I heard about the woman whose husband was physically abusing her and later witnessed one of his tirades in person. I heard stories that curled my hair and helped me to realize that the world is filled with a great deal more tragedy than I had ever imagined, but it is also a haven for survivors with determination to overcome the hardships that have befallen them. I listened to their homespun and rather incredible advice about how to live and I loved every minute of being with them, of seeing a slice of life that felt so genuine and wise.
One day we were stunned to learn that one of our members had been raped. She had left her sleeping infant for a couple of minutes to race to the laundry room in order to place her washed clothes inside a dryer. When she returned to the apartment, which she had left unlocked. a man leapt out and attacked her. The tale of her ordeal haunted all of us. We whispered about it for days urging each other to be more circumspect and observant in our comings and goings. We grieved for our friend who out of fear and trauma remained locked in her apartment until she moved without ever saying a word to us.
The incident left a pall on our gatherings and slowly the women moved one by one to rental homes in quiet neighborhoods. While I was waiting for my lease to end I too searched for another place to live. In the meantime I visited my friends in their new abodes. Our one on one conversations became ever more revelatory as I learned more about their backgrounds and the tragedies they had overcome. They had an earthiness about them, a kind of survivor’s honesty about themselves. They were determined to take charge of their lives and to teach their children and me how not to be victims.
I suppose what I really learned from them is the value of those who seem different from ourselves. I was certainly better educated than any of them with a background of book learning that had somehow precluded the everyday common sense that they possessed. I was in awe of their confidence and grit, but most of all of their willingness to be shockingly honest about their mistakes. It felt good to be around such transparent women who also allowed me to express my feelings and my fears without judgement.
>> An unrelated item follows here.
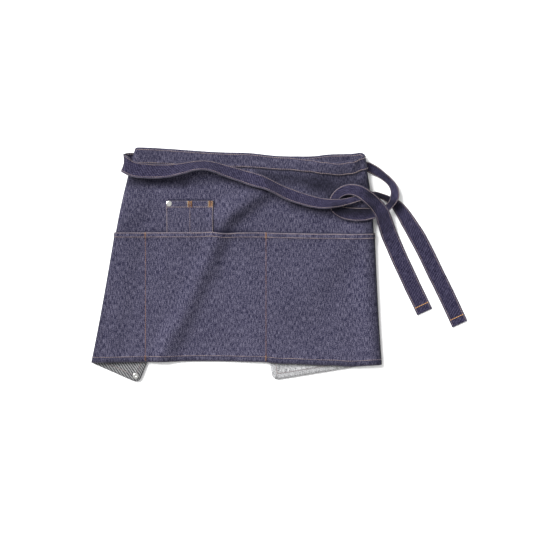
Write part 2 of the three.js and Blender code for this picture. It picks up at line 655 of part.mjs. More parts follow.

With them it was okay to be imperfect and I found my time with them to be emotionally freeing.
One by one members of our once close group moved away like the vagabonds they had been for most of their lives. The woman from Pennsylvania moved to Dallas. The gal from New York state went to live in the tiny town of Brazoria. Another chose east Texas as her next residence. We tried to stay in touch from afar but those were the days before cell phone and computers. Our efforts soon lapsed into longer and longer periods of time between reaching out to each other. Then they stopped altogether.
I’ve often thought of these mighty women who played such a crucial role in forming my personality. Being with them was akin to attending a kind of reverse finishing school. They taught me about the realities of life, not just how to carry myself like a lady. They showed me how to find myself just as I was, not how I thought people wanted me to be. They enlightened my beliefs and showed me a confident and open way of approaching the world. The helped me to burst from the cocoon that had sheltered me and showed me how to emerge into the world like a butterfly, happy with who I am.
I’m not sure where any of them are right now. I often contemplate attempting to find them on the Internet but I’m not so sure what I would do if I found success in doing so. Instead I remember them with so much joy and appreciate what they unknowingly did for me. They were a great big wonderful surprise in my life and I’d like to think that in some tiny way they know how much I enjoyed my time with them.